Il était évident qu’on ne gagnerait rien par voie de conférences sur la résolution bien arrêtée du saint-père de se renfermer, à Fontainebleau comme à Savone, dans un rôle purement passif. Cette résignation, nous le savons déjà, lui coûtait assez peu ; quant à cette profonde retraite dans laquelle il s’ensevelissait comme à plaisir, elle était conforme à ses goûts et aux habitudes de sa jeunesse, écoulée dans la solitude du cloître.
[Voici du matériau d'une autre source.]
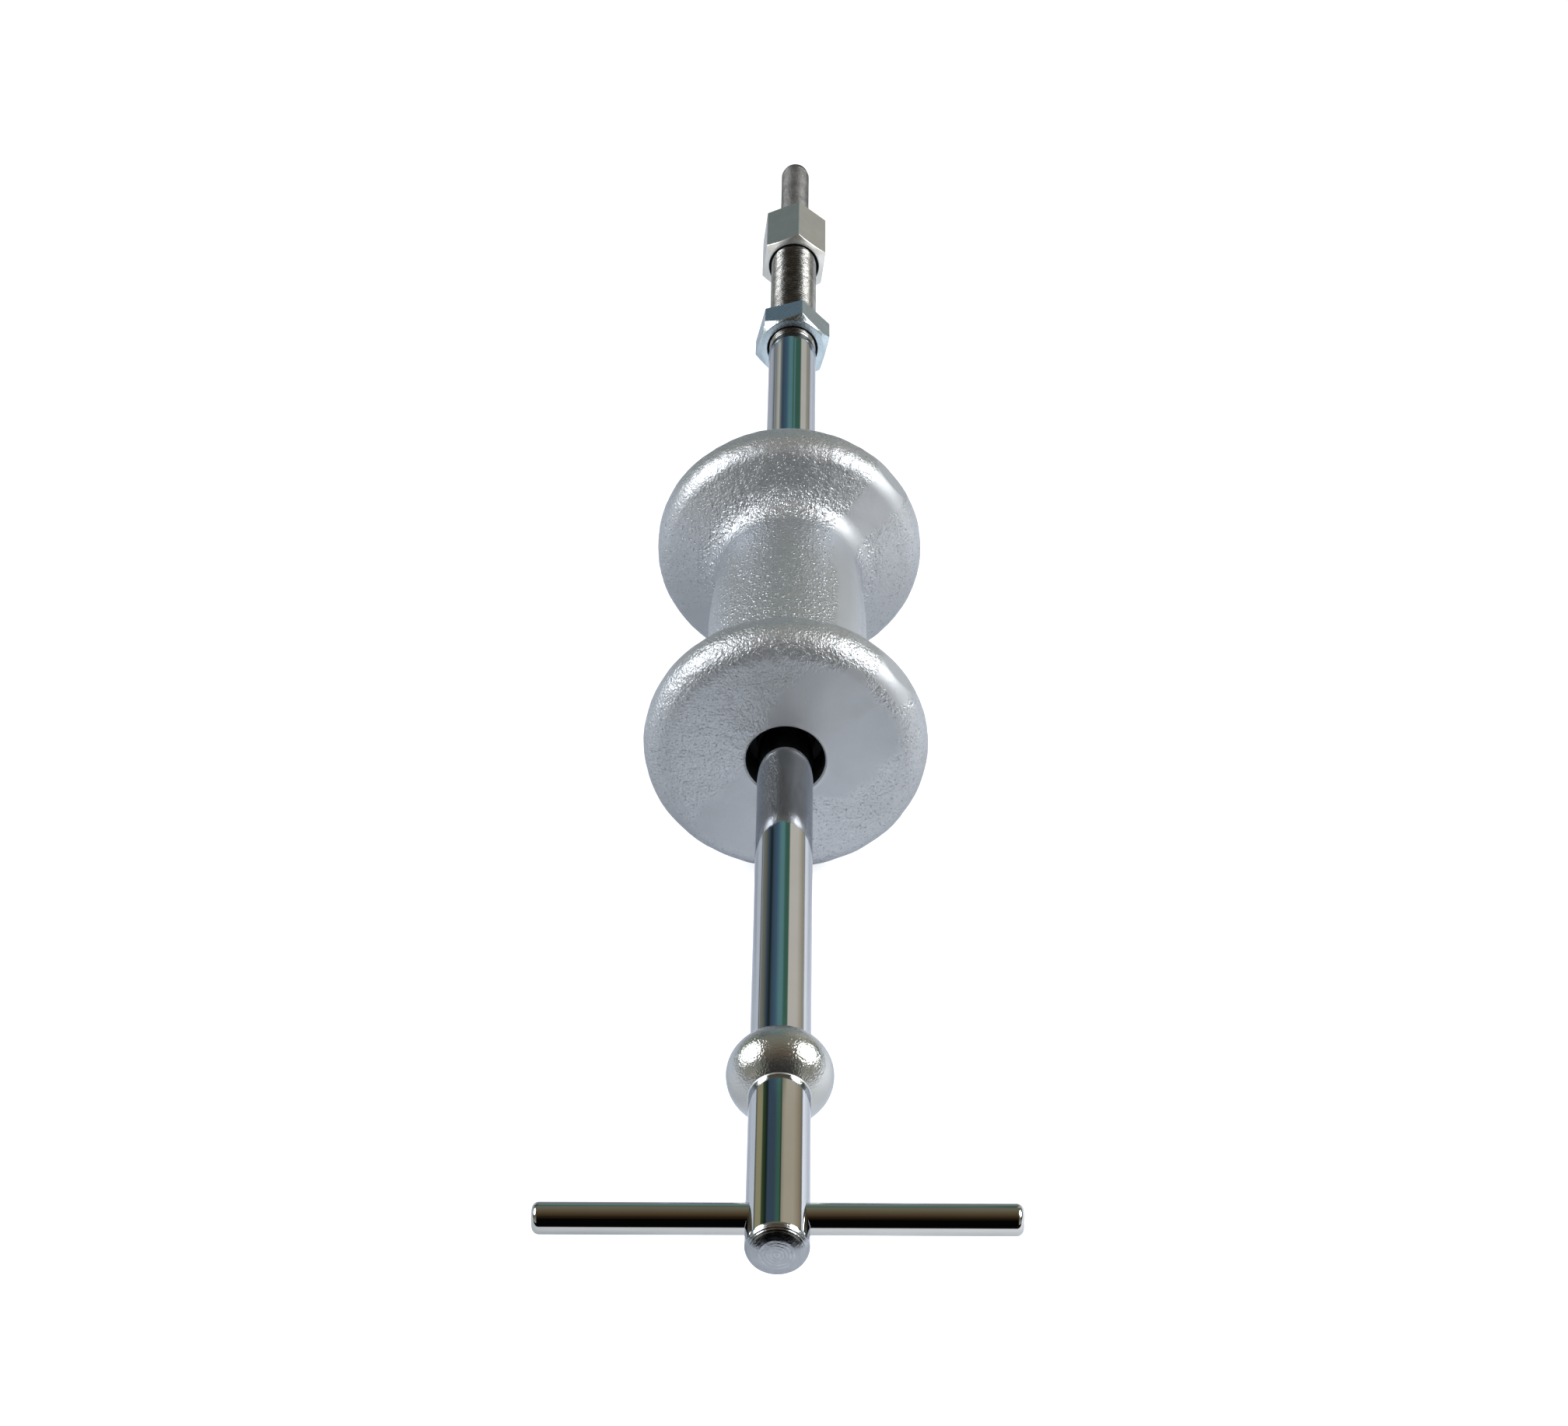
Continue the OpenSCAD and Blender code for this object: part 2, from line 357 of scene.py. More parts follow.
def turned_end_material():
    """Chrome on the rod's turned end: rings left by the tool, under the plating."""
    ring_pitch, ring_depth, wobble_size = 0.95 * MM, 0.009 * MM, 1.4 * MM
    n = Nodes("chrome_turned_end")
    split = n.add("ShaderNodeSeparateXYZ")
    n.join(n.coords, split.inputs[0])
    x = split.outputs["X"]
    z = n.math("SUBTRACT", split.outputs["Z"], AXIS_H * MM)
    radius = n.math("SQRT", n.math("ADD", n.times(x, x), n.times(z, z)))
    wobble = n.times(n.noise(280.0, 2.0), wobble_size)
    ring = n.math("SINE", n.times(n.math("ADD", radius, wobble), 2 * math.pi / ring_pitch))
    uneven = n.times(ring, n.spread(n.noise(300.0, 2.0), 0.1, 1.0, 0.42, 0.6))
    dents = n.noise(900.0, 3.0, 0.6)
    normal = n.bump(uneven, ring_depth, under=n.bump(dents, 0.07 * MM))
    shade = n.mix(n.noise(500.0, 2.0), (0.30, 0.32, 0.35, 1.0), (0.40, 0.42, 0.45, 1.0))
    on_flat = n.spread(radius, 0.34, 0.08, (BEVEL_FLAT_R - 0.3) * MM, (BEVEL_FLAT_R + 0.1) * MM)
    # Painted sheen: the rings' tops on the flat are coloured lighter.
    painted_ring_sheen = n.times(n.spread(uneven, 0.0, 1.0, -0.1, 0.9), on_flat)
    color = n.mix(painted_ring_sheen, shade, (0.60, 0.62, 0.65, 1.0))
    return n.finish(color, n.spread(dents, 0.15, 0.27, 0.3, 0.7), normal)


def casting_material():
    """Silver paint on a rough sand casting, smooth where the parting line was ground off.

    make_weight() paints three attributes on the mesh: ground, where it is smooth, grip, where it has
    raised dots, and relief, how deep its grain is.
    """
    n = Nodes("silver_casting_paint")
    ground = n.attribute("ground")
    rough_part = n.math("SUBTRACT", 1.0, ground)
    grip = n.times(n.attribute("grip"), rough_part)
    grain = n.math("ADD", n.times(n.noise(1200.0, 2.0, 0.55), 0.75), n.times(n.pebbles(1200.0), 0.25))
    fine = n.noise(2100.0, 2.0, 0.6)
    lumps = n.noise(430.0, 2.0, 0.5)
    dots = n.dots(800.0)
    pits = n.spread(n.noise(1400.0, 1.0), 0.0, 1.0, 0.60, 0.72)
    streaks = n.noise(500.0, 2.0, 0.5, stretch=(1.0, 1.0, 0.15))
    tone = n.noise(26.0, 3.0)
    base = n.mix(n.spread(tone, 0.0, 1.0, 0.3, 0.7), (0.402, 0.422, 0.452, 1.0), (0.452, 0.472, 0.502, 1.0))
    painted_glint_color, pit_shade_color = (0.66, 0.67, 0.69, 1.0), (0.20, 0.21, 0.22, 1.0)
    # Painted glints: the fine grain's tops are coloured lighter on the rough parts.
    with_painted_glints = n.mix(n.times(n.spread(fine, 0.0, 0.5, 0.5, 0.75), rough_part), base, painted_glint_color)
    # Painted shade: the pits are coloured darker on the rough parts.
    with_pit_shade = n.mix(n.times(n.times(pits, rough_part), 0.5), with_painted_glints, pit_shade_color)
    strength = n.times(n.spread(rough_part, 0.05, 1.0), n.attribute("relief"))
    normal = n.bump(fine, 0.12 * MM, strength, under=n.bump(lumps, 0.34 * MM, strength))
    normal = n.bump(grain, 0.56 * MM, strength, under=normal)
    normal = n.bump(pits, -0.07 * MM, rough_part, under=normal)
    normal = n.bump(dots, 0.24 * MM, grip, under=normal)
    normal = n.bump(streaks, 0.02 * MM, ground, under=normal)
    matt = n.spread(n.math("ADD", fine, n.times(ground, 0.5)), 0.34, 0.54, 0.35, 1.0)
    roughness = n.math("SUBTRACT", matt, n.times(n.times(dots, grip), 0.14))
    return n.finish(with_pit_shade, roughness, normal, metallic=0.78)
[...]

Ce n’était point une privation pour lui de consacrer ses journées au jeûne et à la prière, ayant pour unique distraction les entretiens de l’archevêque d’Édesse, M. Bertalozzi, et parfois, à ses momens perdus, le soin de réparer lui-même, comme un simple moine, les petits dommages que l’usure et le temps avaient apportés à ses vêtemens pontificaux. Un tel calme, tant de simplicité, causaient plus de surprise que d’admiration à ceux dont Pie VII dérangeait ainsi tous les calculs. On trouve la trace de cette mauvaise humeur dans les mémoires laissés par le duc de Rovigo, qui n’y perd pas une occasion de mal parler du saint-père. « Il y avait, dit-il, à Fontainebleau, une bibliothèque superbe ; mais Pie VII n’y toucha jamais. Il n’ouvrait pas un livre de toute la journée[2]. » En cela, le ministre de la police impériale était mal informé, et, chose plus singulière, le cardinal Pacca est tombé dans la même erreur lorsque, pour laver Pie VII des reproches du duc de Rovigo, il s’écrie à son tour : « Comment cet homme ne savait-il pas qu’une personne pieuse n’est jamais oisive en présence d’un crucifix et d’une image de la Vierge[3] ? » La vérité est que la bibliothèque d’un palais tout rempli des souvenirs de François Ier, de Henri II et de Diane de Poitiers, de Henri IV et de Gabrielle d’Estrées, ne contenait probablement pas le genre d’ouvrages dont le saint-père avait alors

  1. Mémoires pour servir à l’Histoire ecclésiastique, t. III, p. 586.
  2. Mémoires du duc de Rovigo, t. VI, p. 72, 73, etc.
  3. Œuvres complètes du cardinal Pacca, t. Ier, p. 350.